Ketegangan antara kedua asas tersebut perlu di selesaikan dengan menempatkannya dalam kerangka hukum modern yang menekankan nilai keadilan substantif, bukan sekadar kepastian hukum formal. Paradigma hukum pidana Indonesia kini bergeser dari orientasi pembalasan (retributif) menuju pemulihan (restoratif) dan rehabilitatif. Artinya tujuan hukum pidana tidak lagi berhenti pada penghukuman, tetapi juga mencakup perbaikan, perlindungan HAM serta keseimbangan antara pelaku, korban, dan masyarakat.

Sejalan dengan itu lex temporis delicti memang menegakkan prinsip kepastian hukum dan legalitas formal. Namun Lex favor reo yang menekankan keadilan substantif dan kemanusiaan, lebih sesuai dengan arah reformasi hukum pidana Indonesia. Paradigma ini sejalan dengan pandangan Prof. Barda Nawawi Arief yang menegaskan bahwa hukum pidana modern harus menempatkan manusia sebagai pusat pertimbangan hukum pidana, bukan sekadar perbuatan pidana semata. Keadilan substantif adalah ruh utama dalam pembaruan hukum pidana nasional.

Pandangan serupa juga dikemukakan oleh Prof. Muladi, yang mengatakan bahwa sistem hukum pidana Indonesia harus mengarah pada keseimbangan antara kepastian hukum, kemanfaatan, dan keadilan, dengan keadilan sebagai nilai puncak. Maka ketika terjadi pertentangan antara kepastian hukum dan keadilan, keadilanlah yang lebih di utamakan.

Hal ini juga di tegaskan secara normatif dalam pasal 53 ayat (2) UU No1. Tahun 2023 tentang KUHP yang menekankan pada hakim untuk mengutamakan keadilan jika terdapat pertentangan dengan kepastian hukum. Ketentuan ini sekaligus menjadi landasan filosofis bahwa penerapan asas lex favor reo merupakan bentuk pengakuan terhadap perubahan paradigma hukum pidana Indonesia menuju sistem yang lebih manusiawi dan berkeadilan.

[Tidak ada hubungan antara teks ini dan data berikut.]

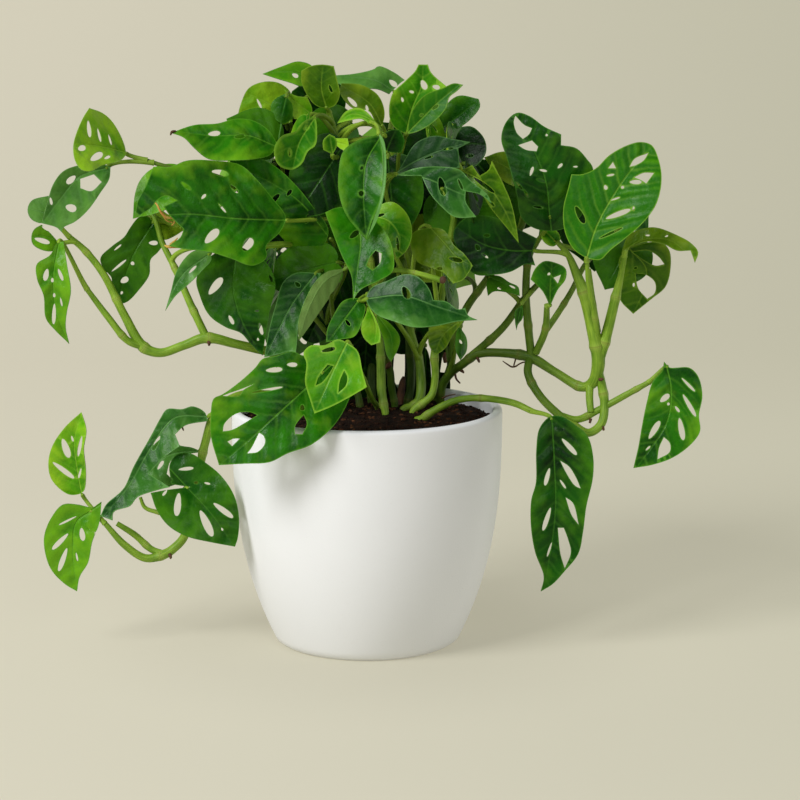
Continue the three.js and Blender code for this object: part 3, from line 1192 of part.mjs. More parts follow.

Ketentuan tersebut sejalan dengan sila kedua Pancasila, “Kemanusiaan yang adil dan beradab”, serta Pasal 28I UUD 1945 yang menegaskan penghormatan terhadap hak asasi manusia. Dengan demikian, penerapan asas lex favor reo bukan sekadar pengecualian teknis terhadap asas non-retroaktif, melainkan keharusan yuridis dan merupakan manifestasi dari paradigma hukum pidana yang berkeadilan substantif dan berorientasi pada nilai-nilai kemanusiaan bangsa Indonesia.